| Exercise objective |
Print all of the data exactly as written.

Rows from a 3D modeling dataset:

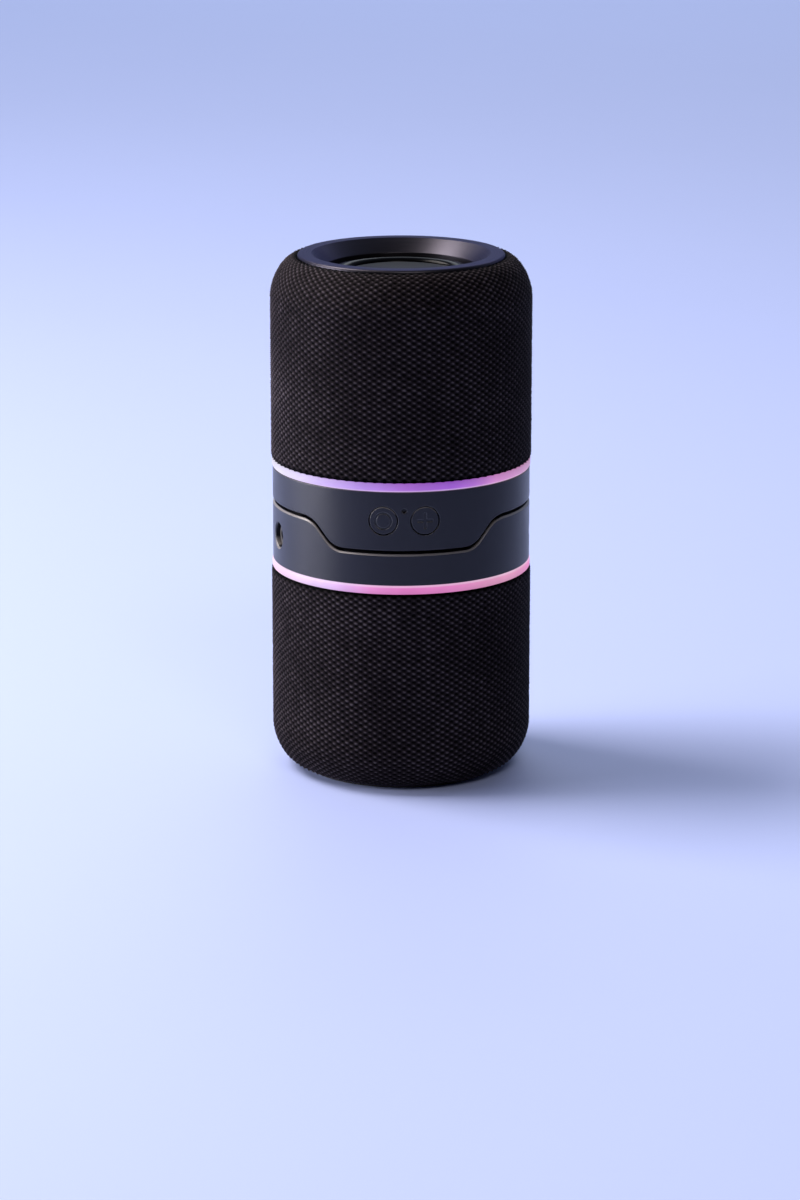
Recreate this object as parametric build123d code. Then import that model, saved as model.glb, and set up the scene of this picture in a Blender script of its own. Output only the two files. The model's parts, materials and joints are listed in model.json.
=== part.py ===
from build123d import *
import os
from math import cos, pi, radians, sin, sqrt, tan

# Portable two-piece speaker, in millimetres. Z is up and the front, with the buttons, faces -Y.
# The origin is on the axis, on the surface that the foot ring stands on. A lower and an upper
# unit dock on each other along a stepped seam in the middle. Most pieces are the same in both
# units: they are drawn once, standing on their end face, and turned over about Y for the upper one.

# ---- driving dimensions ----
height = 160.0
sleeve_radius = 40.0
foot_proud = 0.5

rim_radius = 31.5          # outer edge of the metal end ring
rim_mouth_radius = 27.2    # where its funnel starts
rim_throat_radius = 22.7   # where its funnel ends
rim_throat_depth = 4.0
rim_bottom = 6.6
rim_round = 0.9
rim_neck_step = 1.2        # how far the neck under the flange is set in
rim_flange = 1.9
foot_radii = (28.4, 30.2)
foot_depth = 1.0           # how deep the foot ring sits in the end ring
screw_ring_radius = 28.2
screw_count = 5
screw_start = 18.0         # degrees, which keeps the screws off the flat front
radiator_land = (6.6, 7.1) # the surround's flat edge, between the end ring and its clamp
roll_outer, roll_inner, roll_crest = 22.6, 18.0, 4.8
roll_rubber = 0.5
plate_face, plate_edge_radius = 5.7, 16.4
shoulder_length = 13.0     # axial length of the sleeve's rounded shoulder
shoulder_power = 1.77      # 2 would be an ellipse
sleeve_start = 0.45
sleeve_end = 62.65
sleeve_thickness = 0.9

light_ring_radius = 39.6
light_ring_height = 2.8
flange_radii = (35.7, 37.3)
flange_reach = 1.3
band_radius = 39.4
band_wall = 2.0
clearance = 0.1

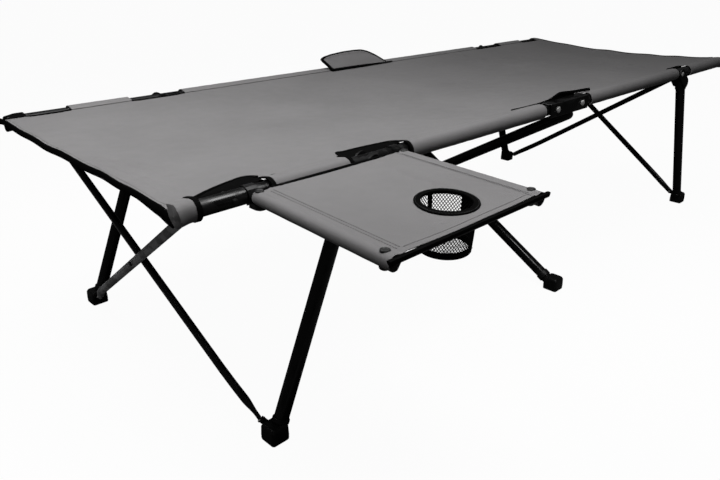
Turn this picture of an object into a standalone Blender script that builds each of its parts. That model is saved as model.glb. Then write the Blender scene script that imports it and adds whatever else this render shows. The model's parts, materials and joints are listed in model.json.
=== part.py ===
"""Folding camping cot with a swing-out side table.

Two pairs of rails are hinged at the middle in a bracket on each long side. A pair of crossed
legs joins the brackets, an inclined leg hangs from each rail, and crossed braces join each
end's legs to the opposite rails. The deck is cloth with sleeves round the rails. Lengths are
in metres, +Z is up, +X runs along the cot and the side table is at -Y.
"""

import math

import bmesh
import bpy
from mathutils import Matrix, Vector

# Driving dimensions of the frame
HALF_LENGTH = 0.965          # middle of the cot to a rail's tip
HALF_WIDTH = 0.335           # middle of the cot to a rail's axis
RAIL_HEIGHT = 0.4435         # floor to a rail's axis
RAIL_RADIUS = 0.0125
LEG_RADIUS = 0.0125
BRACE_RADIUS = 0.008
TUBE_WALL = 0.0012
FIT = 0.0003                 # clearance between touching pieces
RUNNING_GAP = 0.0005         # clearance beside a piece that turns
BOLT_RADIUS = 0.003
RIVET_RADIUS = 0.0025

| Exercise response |
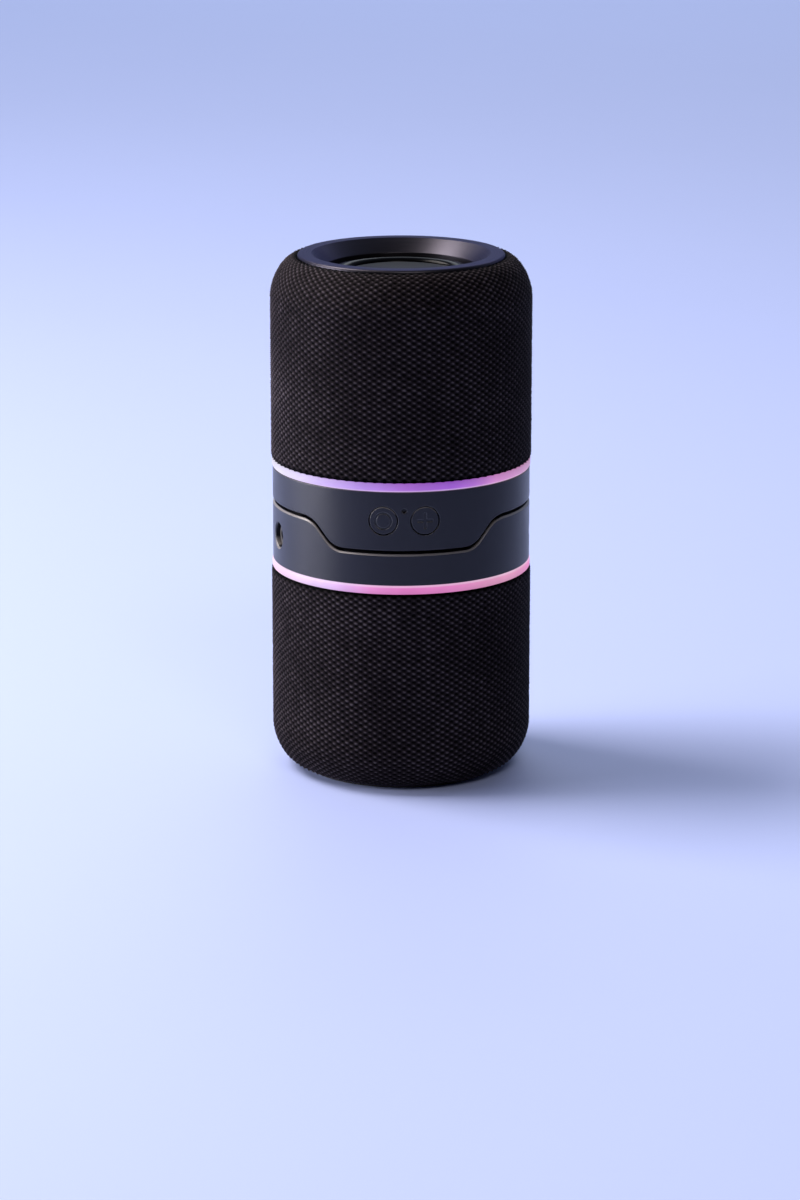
Recreate this object as parametric build123d code. Then import that model, saved as model.glb, and set up the scene of this picture in a Blender script of its own. Output only the two files. The model's parts, materials and joints are listed in model.json.
=== part.py ===
from build123d import *
import os
from math import cos, pi, radians, sin, sqrt, tan

# Portable two-piece speaker, in millimetres. Z is up and the front, with the buttons, faces -Y.
# The origin is on the axis, on the surface that the foot ring stands on. A lower and an upper
# unit dock on each other along a stepped seam in the middle. Most pieces are the same in both
# units: they are drawn once, standing on their end face, and turned over about Y for the upper one.

# ---- driving dimensions ----
height = 160.0
sleeve_radius = 40.0
foot_proud = 0.5

rim_radius = 31.5          # outer edge of the metal end ring
rim_mouth_radius = 27.2    # where its funnel starts
rim_throat_radius = 22.7   # where its funnel ends
rim_throat_depth = 4.0
rim_bottom = 6.6
rim_round = 0.9
rim_neck_step = 1.2        # how far the neck under the flange is set in
rim_flange = 1.9
foot_radii = (28.4, 30.2)
foot_depth = 1.0           # how deep the foot ring sits in the end ring
screw_ring_radius = 28.2
screw_count = 5
screw_start = 18.0         # degrees, which keeps the screws off the flat front
radiator_land = (6.6, 7.1) # the surround's flat edge, between the end ring and its clamp
roll_outer, roll_inner, roll_crest = 22.6, 18.0, 4.8
roll_rubber = 0.5
plate_face, plate_edge_radius = 5.7, 16.4
shoulder_length = 13.0     # axial length of the sleeve's rounded shoulder
shoulder_power = 1.77      # 2 would be an ellipse
sleeve_start = 0.45
sleeve_end = 62.65
sleeve_thickness = 0.9

light_ring_radius = 39.6
light_ring_height = 2.8
flange_radii = (35.7, 37.3)
flange_reach = 1.3
band_radius = 39.4
band_wall = 2.0
clearance = 0.1

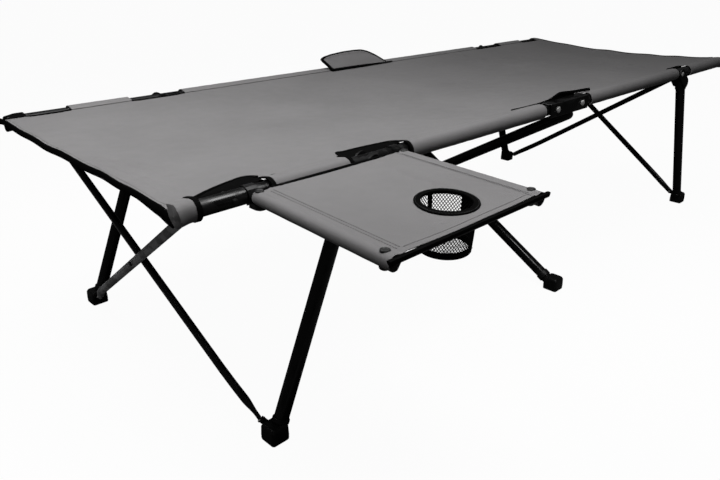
Turn this picture of an object into a standalone Blender script that builds each of its parts. That model is saved as model.glb. Then write the Blender scene script that imports it and adds whatever else this render shows. The model's parts, materials and joints are listed in model.json.
=== part.py ===
"""Folding camping cot with a swing-out side table.

Two pairs of rails are hinged at the middle in a bracket on each long side. A pair of crossed
legs joins the brackets, an inclined leg hangs from each rail, and crossed braces join each
end's legs to the opposite rails. The deck is cloth with sleeves round the rails. Lengths are
in metres, +Z is up, +X runs along the cot and the side table is at -Y.
"""

import math

import bmesh
import bpy
from mathutils import Matrix, Vector

# Driving dimensions of the frame
HALF_LENGTH = 0.965          # middle of the cot to a rail's tip
HALF_WIDTH = 0.335           # middle of the cot to a rail's axis
RAIL_HEIGHT = 0.4435         # floor to a rail's axis
RAIL_RADIUS = 0.0125
LEG_RADIUS = 0.0125
BRACE_RADIUS = 0.008
TUBE_WALL = 0.0012
FIT = 0.0003                 # clearance between touching pieces
RUNNING_GAP = 0.0005         # clearance beside a piece that turns
BOLT_RADIUS = 0.003
RIVET_RADIUS = 0.0025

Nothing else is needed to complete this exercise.